Banning Affirmative Action Would ‘Unravel Progress’

All signs seemingly point to a decision declaring the consideration of race in college admissions unconstitutional. That’s only speculation at this point, of course, and the court could offer up some surprises.

But Roe offers a cautionary tale.

And what Roe was to abortion, the Regents of the University of California v. Bakke is to affirmative action in college admissions. The landmark case was the first SCOTUS statement upholding a university’s right to consider race among admissions factors. It cited the “Harvard model” of holistic admissions as an exemplar — one that is now seriously threatened by this pending case.

“In states such as California, Florida, and Texas, where affirmative action has been prohibited at public colleges, minority enrollments declined following decisions to ban the practice.”

Subsequent cases — Grutter, Gratz, Fisher — confirmed the court’s stance, albeit with subtle differences among majority and dissenting opinions.

Reversing Bakke would send shockwaves across higher education.

In states such as California, Florida, and Texas, where affirmative action has been prohibited at public colleges, minority enrollments declined following decisions to ban the practice.
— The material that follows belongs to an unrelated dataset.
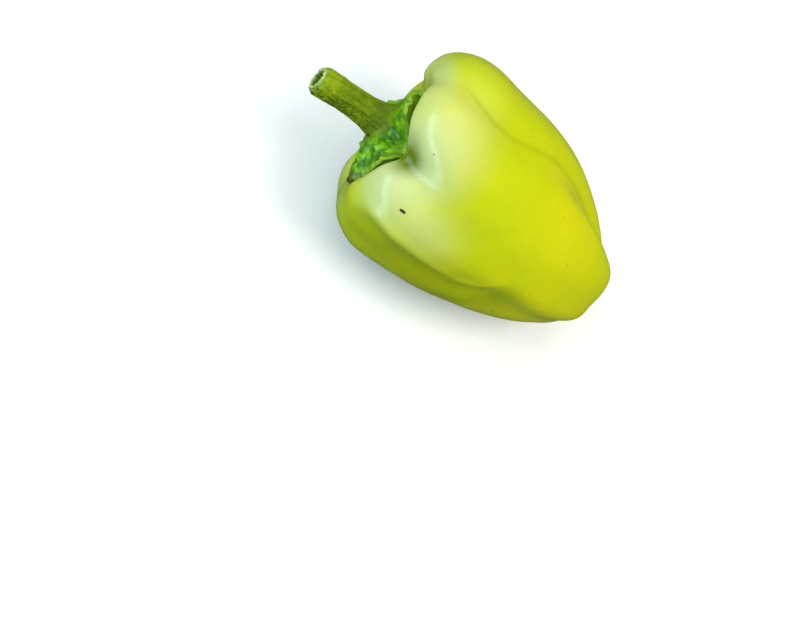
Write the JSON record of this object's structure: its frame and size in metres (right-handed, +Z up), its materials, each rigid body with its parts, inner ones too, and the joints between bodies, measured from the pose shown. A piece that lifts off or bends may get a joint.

A Supreme Court decision to eliminate affirmative action could widen participation gaps already plaguing colleges and universities.

Writing ahead of the Fisher decision in 2015, Columbia President Lee Bollinger issued a warning that resonates as even more pertinent now.

“To reverse affirmative action in higher education …,” Bollinger wrote, “is to pull a thread that could unravel the progress that has allowed so many sectors of our society to become more genuinely inclusive and reflective of a diverse nation.”